Requests like these aren’t unusual. And you have to wonder why. When Meryl Streep won the role of Margaret Thatcher in The Iron Lady, she didn’t have to prove a strong track record in playing British prime ministers. Based on that criterion, many TV impressionists would have beaten her to the casting couch. And she didn’t get the part in Mamma Mia! because of her singing and dancing credentials. There are plenty of hoofers who fit that bill better than her. No, she was chosen simply for her acting talent.

In this respect, copywriters are the same: we don’t need in-depth, specific experience. We just need to know how to communicate effectively. Yes, we do our research – but, like a method actor, we don’t need to know everything, or to have ‘been there’ before to convince and persuade.

Chemical fertiliser manufacturers have plenty of chemical fertiliser experts already. What they’re lacking is a communications expert.
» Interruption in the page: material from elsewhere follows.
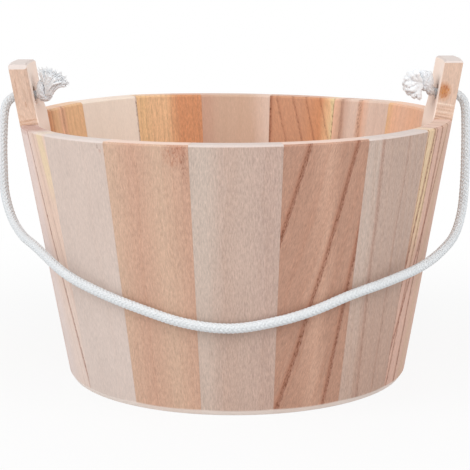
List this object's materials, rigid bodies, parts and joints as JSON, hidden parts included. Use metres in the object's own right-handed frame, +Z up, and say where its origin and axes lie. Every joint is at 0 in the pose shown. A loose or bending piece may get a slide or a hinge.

Yet many clients still choose a copywriter for their sector knowledge – and this severely limits their options. If news reporters were chosen in the same way, coverage would be sadly lacking. For example, very few, if any, of the thousands of people who wrote about the trapped Chilean miners in 2010 were mining experts. They were journalists with no previous knowledge of the subject, and no one seemed to mind.

Ask for copywriting expertise – nothing else
Probably the most valuable copywriting skill is the ability to put oneself in the reader’s shoes – to bring an external (or audience) perspective, using language that’s easy to understand and likely to persuade. In most cases, the reader is not an expert in the subject they’re reading, so if the writer is, that essential outsider’s view is lost.

The sector-specialist writer is only useful when writing for other sector specialists. And, if their main strength is their knowledge of chemical fertilisers or nuclear physics, how strong is their ability to communicate going to be? Writing about the same subject day in, day out must dull their enthusiasm and creativity. Compare that with one who can – and often has to – turn their hand to virtually anything. It’s like the difference between Meryl Streep and a typecast soap actor.